- Problem to work on -
Print the whole listing exactly.
——————————
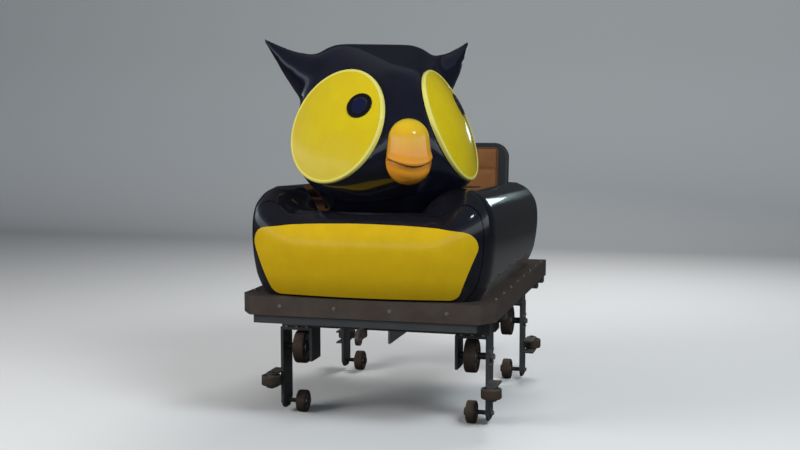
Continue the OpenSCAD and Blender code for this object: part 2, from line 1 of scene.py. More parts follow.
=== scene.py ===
# %% [markdown]
# # The lead car of a small roller coaster, with an owl's head
# The car was drawn and packed as exact solids first. This script loads them as a fixed
# frame and dresses them: smooth glass-fibre mouldings, a face, cushions, bolts and welds,
# and a material for every surface. Lengths are in metres, +X is forward and +Z is up.

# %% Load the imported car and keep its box
import math

import bmesh
import bpy
import numpy as np
from mathutils import Matrix, Vector, noise
from mathutils.bvhtree import BVHTree


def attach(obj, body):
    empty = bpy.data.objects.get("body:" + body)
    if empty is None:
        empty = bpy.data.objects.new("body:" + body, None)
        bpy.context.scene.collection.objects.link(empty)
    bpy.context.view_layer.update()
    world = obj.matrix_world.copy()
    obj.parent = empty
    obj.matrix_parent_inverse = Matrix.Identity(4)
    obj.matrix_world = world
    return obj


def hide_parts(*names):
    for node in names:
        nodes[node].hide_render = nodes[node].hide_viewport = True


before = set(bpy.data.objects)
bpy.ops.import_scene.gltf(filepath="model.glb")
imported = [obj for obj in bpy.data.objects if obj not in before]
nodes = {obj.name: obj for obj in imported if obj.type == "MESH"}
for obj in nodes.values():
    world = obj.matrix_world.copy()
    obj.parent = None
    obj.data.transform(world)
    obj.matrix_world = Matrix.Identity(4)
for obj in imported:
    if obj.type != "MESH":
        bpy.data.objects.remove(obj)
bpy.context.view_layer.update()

# %% [markdown]
# ## Helpers for finished pieces
# Each piece is modelled as a bmesh, the editable mesh of Blender's Python. When its shape is
# done it becomes an object, gets a material, and is told which moving body carries it.


# %% Turn a bmesh into an object, and into a piece that rides on a body
def linked(bm, name, materials=()):
    """A bmesh as a smooth-shaded object in the scene."""
    mesh = bpy.data.meshes.new(name)
    bm.to_mesh(mesh)
    bm.free()
    for material in materials:
        mesh.materials.append(material)
    mesh.polygons.foreach_set("use_smooth", [True] * len(mesh.polygons))
    made = bpy.data.objects.new(name, mesh)
    bpy.context.scene.collection.objects.link(made)
    return made


def finish_piece(bm, name, materials, body, stands_for=(), crease=None):
    """The piece; edges that turn by more than the crease, in degrees, are shaded sharp."""
    bmesh.ops.remove_doubles(bm, verts=bm.verts, dist=1e-6)
    piece = linked(bm, name, materials if isinstance(materials, list) else [materials])
    if crease:
        piece.data.set_sharp_from_angle(angle=math.radians(crease))
    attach(piece, body)
    if stands_for:
        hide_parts(*stands_for)
    return piece


# %% [markdown]
# ## Camera, stage and light
# The camera stands where the photographer stood, on the car's left front and a little above
# the rim, and looks straight at the car. The stage is a pale floor that curves up into a
# backdrop. Gloss looks like what it mirrors, so the sky and two small lights are set for it.

# %% Place the camera
CAMERA_PLACE = Vector((5.604, 1.433, 1.405))
CAMERA_AIM = Vector((0.13, -0.02, 0.83))
LENS = 55.0

camera_data = bpy.data.cameras.new("camera")
camera_data.lens = LENS
camera_data.dof.use_dof = False
camera = bpy.data.objects.new("camera", camera_data)
bpy.context.scene.collection.objects.link(camera)
camera.location = CAMERA_PLACE
camera.rotation_mode = "QUATERNION"
camera.rotation_quaternion = (CAMERA_AIM - CAMERA_PLACE).to_track_quat("-Z", "Y")
bpy.context.scene.camera = camera
bpy.context.scene.view_settings.view_transform = "Standard"
print("camera distance", round((CAMERA_AIM - CAMERA_PLACE).length, 2))


# %% Short ways to add shader nodes with their inputs
def fed(tree, made, inputs):
    """Sets a node's inputs; each is a plain value, or a socket to link from."""
    for key, value in (inputs or {}).items():
        if isinstance(value, bpy.types.NodeSocket):
            tree.links.new(value, made.inputs[key])
        else:
            made.inputs[key].default_value = value
    return made


def node(tree, kind, inputs=None, **settings):
    """Adds a ShaderNode with its settings and inputs."""
    made = tree.nodes.new("ShaderNode" + kind)
    for key, value in settings.items():
        setattr(made, key, value)
    return fed(tree, made, inputs)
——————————
- Response to the task -
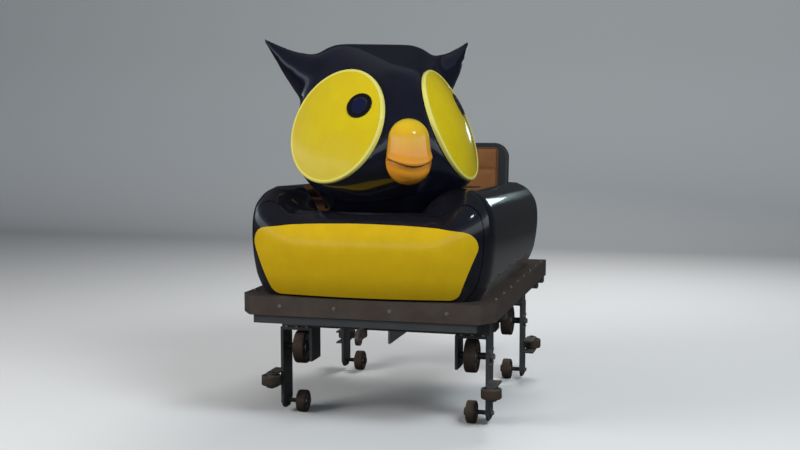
Continue the OpenSCAD and Blender code for this object: part 2, from line 1 of scene.py. More parts follow.
=== scene.py ===
# %% [markdown]
# # The lead car of a small roller coaster, with an owl's head
# The car was drawn and packed as exact solids first. This script loads them as a fixed
# frame and dresses them: smooth glass-fibre mouldings, a face, cushions, bolts and welds,
# and a material for every surface. Lengths are in metres, +X is forward and +Z is up.

# %% Load the imported car and keep its box
import math

import bmesh
import bpy
import numpy as np
from mathutils import Matrix, Vector, noise
from mathutils.bvhtree import BVHTree


def attach(obj, body):
    empty = bpy.data.objects.get("body:" + body)
    if empty is None:
        empty = bpy.data.objects.new("body:" + body, None)
        bpy.context.scene.collection.objects.link(empty)
    bpy.context.view_layer.update()
    world = obj.matrix_world.copy()
    obj.parent = empty
    obj.matrix_parent_inverse = Matrix.Identity(4)
    obj.matrix_world = world
    return obj


def hide_parts(*names):
    for node in names:
        nodes[node].hide_render = nodes[node].hide_viewport = True


before = set(bpy.data.objects)
bpy.ops.import_scene.gltf(filepath="model.glb")
imported = [obj for obj in bpy.data.objects if obj not in before]
nodes = {obj.name: obj for obj in imported if obj.type == "MESH"}
for obj in nodes.values():
    world = obj.matrix_world.copy()
    obj.parent = None
    obj.data.transform(world)
    obj.matrix_world = Matrix.Identity(4)
for obj in imported:
    if obj.type != "MESH":
        bpy.data.objects.remove(obj)
bpy.context.view_layer.update()

# %% [markdown]
# ## Helpers for finished pieces
# Each piece is modelled as a bmesh, the editable mesh of Blender's Python. When its shape is
# done it becomes an object, gets a material, and is told which moving body carries it.


# %% Turn a bmesh into an object, and into a piece that rides on a body
def linked(bm, name, materials=()):
    """A bmesh as a smooth-shaded object in the scene."""
    mesh = bpy.data.meshes.new(name)
    bm.to_mesh(mesh)
    bm.free()
    for material in materials:
        mesh.materials.append(material)
    mesh.polygons.foreach_set("use_smooth", [True] * len(mesh.polygons))
    made = bpy.data.objects.new(name, mesh)
    bpy.context.scene.collection.objects.link(made)
    return made


def finish_piece(bm, name, materials, body, stands_for=(), crease=None):
    """The piece; edges that turn by more than the crease, in degrees, are shaded sharp."""
    bmesh.ops.remove_doubles(bm, verts=bm.verts, dist=1e-6)
    piece = linked(bm, name, materials if isinstance(materials, list) else [materials])
    if crease:
        piece.data.set_sharp_from_angle(angle=math.radians(crease))
    attach(piece, body)
    if stands_for:
        hide_parts(*stands_for)
    return piece


# %% [markdown]
# ## Camera, stage and light
# The camera stands where the photographer stood, on the car's left front and a little above
# the rim, and looks straight at the car. The stage is a pale floor that curves up into a
# backdrop. Gloss looks like what it mirrors, so the sky and two small lights are set for it.

# %% Place the camera
CAMERA_PLACE = Vector((5.604, 1.433, 1.405))
CAMERA_AIM = Vector((0.13, -0.02, 0.83))
LENS = 55.0

camera_data = bpy.data.cameras.new("camera")
camera_data.lens = LENS
camera_data.dof.use_dof = False
camera = bpy.data.objects.new("camera", camera_data)
bpy.context.scene.collection.objects.link(camera)
camera.location = CAMERA_PLACE
camera.rotation_mode = "QUATERNION"
camera.rotation_quaternion = (CAMERA_AIM - CAMERA_PLACE).to_track_quat("-Z", "Y")
bpy.context.scene.camera = camera
bpy.context.scene.view_settings.view_transform = "Standard"
print("camera distance", round((CAMERA_AIM - CAMERA_PLACE).length, 2))


# %% Short ways to add shader nodes with their inputs
def fed(tree, made, inputs):
    """Sets a node's inputs; each is a plain value, or a socket to link from."""
    for key, value in (inputs or {}).items():
        if isinstance(value, bpy.types.NodeSocket):
            tree.links.new(value, made.inputs[key])
        else:
            made.inputs[key].default_value = value
    return made


def node(tree, kind, inputs=None, **settings):
    """Adds a ShaderNode with its settings and inputs."""
    made = tree.nodes.new("ShaderNode" + kind)
    for key, value in settings.items():
        setattr(made, key, value)
    return fed(tree, made, inputs)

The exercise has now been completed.